Executed in a kaleidoscope of rich colours, with this near life size image of a brazen naked young woman caught in the sanctity of her bathroom, Roy Lichtenstein returns to the genre that established him as one of the most progressive artists of his generation. Reflections on Jessica Helms combines this return to the female figure with the continuation of his rigorous examination into the formal nature of painting that he began in the 1980s. The seductive nature of the woman's curvaceous body positioned against the formal regularity of the tiled bathroom is a resounding example of his signature painting; a style which mimicked the aesthetic of the mass-market comic books of his youth, whilst at the same time providing a rigorous investigation into the nature of representation. The precision of Lichtenstein's technique, complimented by a diverse range of bold pigments and subtle hues, demonstrates the artist's mastery of the codes and cyphers that we have amassed within our mass-media culture as a shortcut to visual comprehension. In the span of ten years between 1980 and 1990 Lichtenstein retreated from the full-on representation of the female body and Reflections on Jessica Helms marks his triumphal return to the potent mixture of colour and form that is encapsulated in the sensual contours of the female body.
Set against the strict rigidity of a grid pattern that replicates the tile wall intrinsic to most bathrooms, the curvaceous nature of the female's body is enhanced by the Ben-Day dots that the artist used to denote volume and mass. Although the woman's modesty is obscured by a trio of diagonal bands, the sense of sexuality is palpable. A tantalizing flash of cherry red lip is visible along the upper edge of the painting just as tussles of blond hair cascade over her bare shoulders only to disappear behind the censorial bands that lie across the composition. These are not the vulnerable girls that Lichtenstein painted in the 1960s; his nude figures from the 1990s have benefitted from the social advances that his earlier girls were struggling to come to terms with. Unlike these earlier Girl paintings (whose subjects still looked to 'Brad' or 'Jeff' to make their lives complete) the figure in Reflections on Jessica Helms is an independent woman and happy to acknowledge her body and the power it has over men, 'The 1990s nudes take pleasure in their own company, without the slightest hint of needing or missing a man. They are not paralyzed by their emotions. In contrast to Lichtenstein's original romance-comic pictures, this world flourishes exuberantly without men or engagement rings or kisses. The older norm didn't disappear, but needed to be adjusted. Even as he updated the stereotypes of erotic fantasies, Lichtenstein wove them into the consistent narrative of his own carrier' (A. Berman, 'Joy and Bravura and Irreverence' Roy Lichtenstein and Images of Women,' in Roy Lichtenstein-Classic of the New, exh. cat., Kunsthaus Bregenz, Vienna 2005, p. 143).

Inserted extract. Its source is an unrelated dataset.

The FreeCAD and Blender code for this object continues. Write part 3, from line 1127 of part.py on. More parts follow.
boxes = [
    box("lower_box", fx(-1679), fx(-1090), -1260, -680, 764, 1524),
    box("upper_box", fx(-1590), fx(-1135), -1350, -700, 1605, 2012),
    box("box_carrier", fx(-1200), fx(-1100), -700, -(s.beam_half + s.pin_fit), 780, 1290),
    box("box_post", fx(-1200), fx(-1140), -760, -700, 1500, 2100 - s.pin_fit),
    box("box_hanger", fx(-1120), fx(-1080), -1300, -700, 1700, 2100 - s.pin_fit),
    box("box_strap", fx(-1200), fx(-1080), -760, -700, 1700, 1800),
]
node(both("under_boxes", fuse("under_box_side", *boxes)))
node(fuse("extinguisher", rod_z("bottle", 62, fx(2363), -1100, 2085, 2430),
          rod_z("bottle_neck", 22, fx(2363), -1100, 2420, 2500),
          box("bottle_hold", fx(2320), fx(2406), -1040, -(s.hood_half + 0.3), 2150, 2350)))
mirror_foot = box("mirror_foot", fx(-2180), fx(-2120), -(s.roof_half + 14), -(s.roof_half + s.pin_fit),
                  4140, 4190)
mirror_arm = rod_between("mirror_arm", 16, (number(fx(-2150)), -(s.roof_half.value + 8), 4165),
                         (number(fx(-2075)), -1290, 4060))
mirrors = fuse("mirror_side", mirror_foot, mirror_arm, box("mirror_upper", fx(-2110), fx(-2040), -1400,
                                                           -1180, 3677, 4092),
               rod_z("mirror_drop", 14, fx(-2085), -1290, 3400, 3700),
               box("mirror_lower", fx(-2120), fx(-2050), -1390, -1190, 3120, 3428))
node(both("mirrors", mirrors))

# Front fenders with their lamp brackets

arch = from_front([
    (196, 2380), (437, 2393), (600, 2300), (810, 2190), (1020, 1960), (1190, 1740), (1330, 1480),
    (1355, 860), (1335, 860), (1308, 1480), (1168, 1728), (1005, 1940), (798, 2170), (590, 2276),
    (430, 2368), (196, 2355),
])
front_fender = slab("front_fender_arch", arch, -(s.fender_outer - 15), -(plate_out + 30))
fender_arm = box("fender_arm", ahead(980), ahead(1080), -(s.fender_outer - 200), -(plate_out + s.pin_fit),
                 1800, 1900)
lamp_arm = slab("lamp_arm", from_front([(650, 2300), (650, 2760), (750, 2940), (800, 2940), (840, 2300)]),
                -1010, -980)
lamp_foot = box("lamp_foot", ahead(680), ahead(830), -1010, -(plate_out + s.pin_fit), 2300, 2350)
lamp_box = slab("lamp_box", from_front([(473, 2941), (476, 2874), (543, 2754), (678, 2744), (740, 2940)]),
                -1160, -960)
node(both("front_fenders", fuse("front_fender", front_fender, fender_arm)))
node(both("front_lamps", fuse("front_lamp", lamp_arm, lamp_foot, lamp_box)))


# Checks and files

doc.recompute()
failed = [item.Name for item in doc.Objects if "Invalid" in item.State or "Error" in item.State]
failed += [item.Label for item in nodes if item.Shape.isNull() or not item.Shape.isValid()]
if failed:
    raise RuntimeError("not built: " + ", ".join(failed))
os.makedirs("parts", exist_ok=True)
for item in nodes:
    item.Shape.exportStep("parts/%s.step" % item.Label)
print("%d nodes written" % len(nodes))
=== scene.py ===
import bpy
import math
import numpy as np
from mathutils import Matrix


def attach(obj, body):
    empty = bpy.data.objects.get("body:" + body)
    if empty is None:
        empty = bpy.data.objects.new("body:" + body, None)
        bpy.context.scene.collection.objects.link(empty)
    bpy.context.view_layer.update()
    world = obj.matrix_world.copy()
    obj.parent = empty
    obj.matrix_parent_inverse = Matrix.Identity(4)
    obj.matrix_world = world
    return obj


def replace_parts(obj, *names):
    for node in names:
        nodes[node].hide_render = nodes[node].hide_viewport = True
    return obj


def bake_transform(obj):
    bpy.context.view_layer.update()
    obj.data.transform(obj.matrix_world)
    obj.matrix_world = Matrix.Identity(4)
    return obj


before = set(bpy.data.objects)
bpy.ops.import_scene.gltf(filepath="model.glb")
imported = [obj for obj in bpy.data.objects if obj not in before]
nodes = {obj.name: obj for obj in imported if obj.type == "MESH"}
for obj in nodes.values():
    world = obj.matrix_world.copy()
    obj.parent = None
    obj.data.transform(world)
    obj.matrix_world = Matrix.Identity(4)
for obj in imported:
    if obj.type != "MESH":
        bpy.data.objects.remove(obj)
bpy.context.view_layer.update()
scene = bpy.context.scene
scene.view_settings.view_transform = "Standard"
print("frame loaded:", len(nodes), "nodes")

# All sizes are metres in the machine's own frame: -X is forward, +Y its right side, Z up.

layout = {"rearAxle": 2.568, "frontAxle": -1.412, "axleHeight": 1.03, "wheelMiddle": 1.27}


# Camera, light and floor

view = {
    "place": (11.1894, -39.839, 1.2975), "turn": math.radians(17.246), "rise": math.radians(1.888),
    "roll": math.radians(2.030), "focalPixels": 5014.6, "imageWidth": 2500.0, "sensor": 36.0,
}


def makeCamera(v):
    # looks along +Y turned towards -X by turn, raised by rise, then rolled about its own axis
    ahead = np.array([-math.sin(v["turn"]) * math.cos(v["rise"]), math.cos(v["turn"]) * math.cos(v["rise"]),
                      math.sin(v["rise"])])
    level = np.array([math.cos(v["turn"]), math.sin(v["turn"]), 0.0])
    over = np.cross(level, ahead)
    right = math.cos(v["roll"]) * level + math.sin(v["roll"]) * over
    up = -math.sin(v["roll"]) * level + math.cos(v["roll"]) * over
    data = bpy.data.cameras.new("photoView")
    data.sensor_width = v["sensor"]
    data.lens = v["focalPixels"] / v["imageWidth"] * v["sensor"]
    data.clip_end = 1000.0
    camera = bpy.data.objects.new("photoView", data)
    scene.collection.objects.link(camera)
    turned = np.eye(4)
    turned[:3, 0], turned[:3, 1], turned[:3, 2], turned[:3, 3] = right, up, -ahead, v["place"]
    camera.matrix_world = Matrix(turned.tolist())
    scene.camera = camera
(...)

The three wide bands that run diagonally across the surface of the work recall Lichtenstein's earlier Mirrors series from the 1970s. As well as protecting the modesty of Jessica Helms, they appear to be reflecting back to the viewer the world in which we are standing. This simulated reflection is a conceit Lichtenstein started using in the Mirror series from 1969-1970 where he produced works based on advertisements for mirrors in retail catalogues. Depicting a blank reflection, the Mirror works are among the artist's most abstract. Stripping down his subject matter, Lichtenstein used the series to concentrate on the formal aspects of painting and to study the various magnifications of light and optical distortion of shapes on the mirrors surface: 'it enable[d] him to unleash a new range of inventive bravura, a heightened exploitation of spatial effects, and a new freedom in suggesting illusion' (E. Baker, 'The Glass of Fashion and the Mold of Form' in J. Coplans, (ed.), Roy Lichtenstein, New York, 1972, p. 179).

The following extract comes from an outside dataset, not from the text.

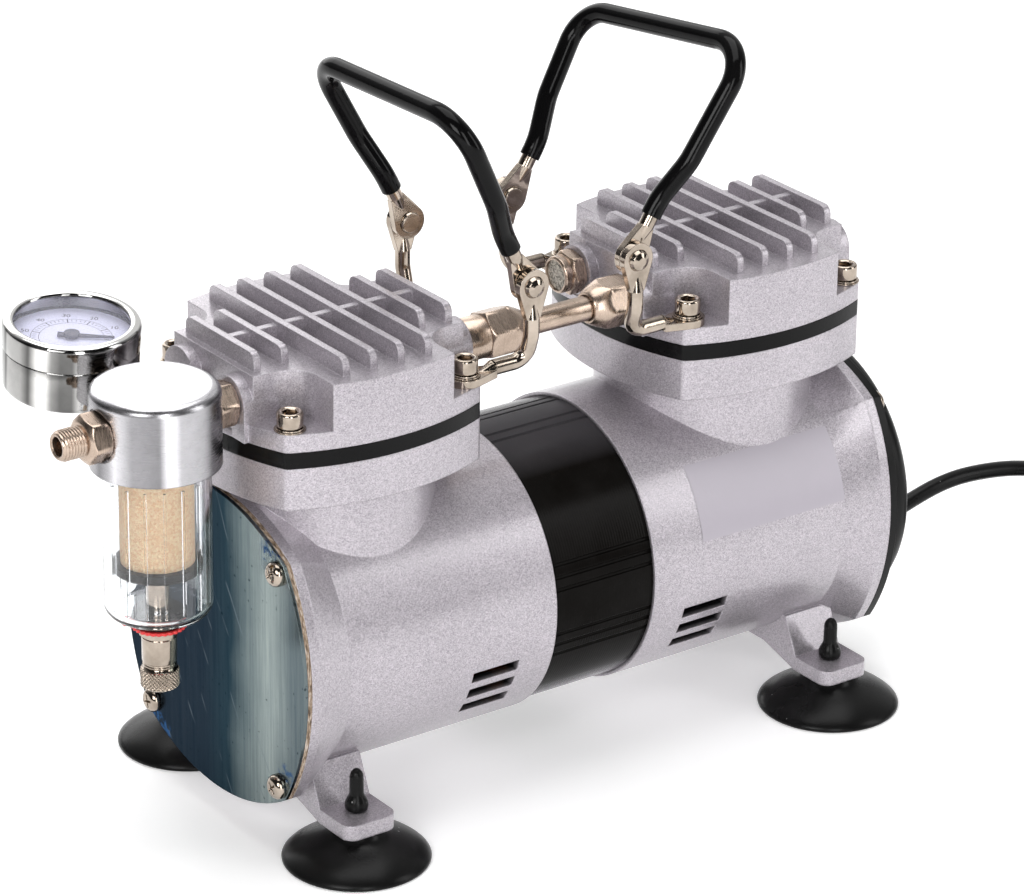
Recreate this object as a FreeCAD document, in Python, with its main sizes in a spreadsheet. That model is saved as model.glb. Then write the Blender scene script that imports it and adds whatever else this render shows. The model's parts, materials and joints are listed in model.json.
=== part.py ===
import FreeCAD, Part
import math
import os
import Sketcher
from FreeCAD import Placement, Rotation, Vector

# Twin-cylinder oil-free vacuum pump. Millimetres, +Z up, the motor shaft along X.
# The filter and the gauge are on the -X end, the supply cord on the +X end.

doc = FreeCAD.newDocument("vacuum_pump")


class Size:
    """A number together with the sheet expression that it comes from."""

    def __init__(self, number, text):
        self.number = float(number)
        self.text = text

    def _join(self, other, sign, number):
        other = size_of(other)
        return Size(number, "(%s %s %s)" % (self.text, sign, other.text))

    def __add__(self, other):
        return self._join(other, "+", self.number + float(other))

    def __sub__(self, other):
        return self._join(other, "-", self.number - float(other))

    def __mul__(self, other):
        return self._join(other, "*", self.number * float(other))

    def __truediv__(self, other):
        return self._join(other, "/", self.number / float(other))

    def __radd__(self, other):
        return size_of(other) + self

    def __rsub__(self, other):
        return size_of(other) - self

    def __rmul__(self, other):
        return size_of(other) * self

    def __rtruediv__(self, other):
        return size_of(other) / self

    def __neg__(self):
        return Size(-self.number, "(0 - %s)" % self.text)

    def __float__(self):
        return self.number


def size_of(value):
    return value if isinstance(value, Size) else Size(value, "%.10g" % value)


def root(value):
    return Size(math.sqrt(float(value)), "sqrt(%s)" % value.text)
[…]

Although Jessica Helms is a fictitious character, her name references that of Jesse Helms, the Senator from North Carolina and a leading proponent of art censorship. Helms is most famous for his battle with the National Endowment for the Arts battle in the late 1980s over what he saw as their support of blasphemous and pornographic art. As such, this painting could be seen as a wry comment on notions of morality and censorship, indicated through his employment of a nude figure, here in her shower, who keeps her modesty through three bars of reflections shooting across the canvas.
Reflections on Jessica Helms is a culmination of the artist's lifelong preoccupation with the fiction of representation. Lichtenstein's calculated adaptations of cartoon images are a reminder that the simple surface of things does not necessarily correspond to or 'reflect' a complex reality. In addition to his characteristic replication of the Ben Day dot system used by printers, Lichtenstein's method of splicing the composition with reflective streaks further dematerialises his subject matter, flattening it into the picture plane. By combining this sense of reflection with a suggestive narrative, in Reflections on Jessica Helms Lichtenstein highlights the fact that his painting is made up only of dots and lines to which it is impossible to resist applying meaning.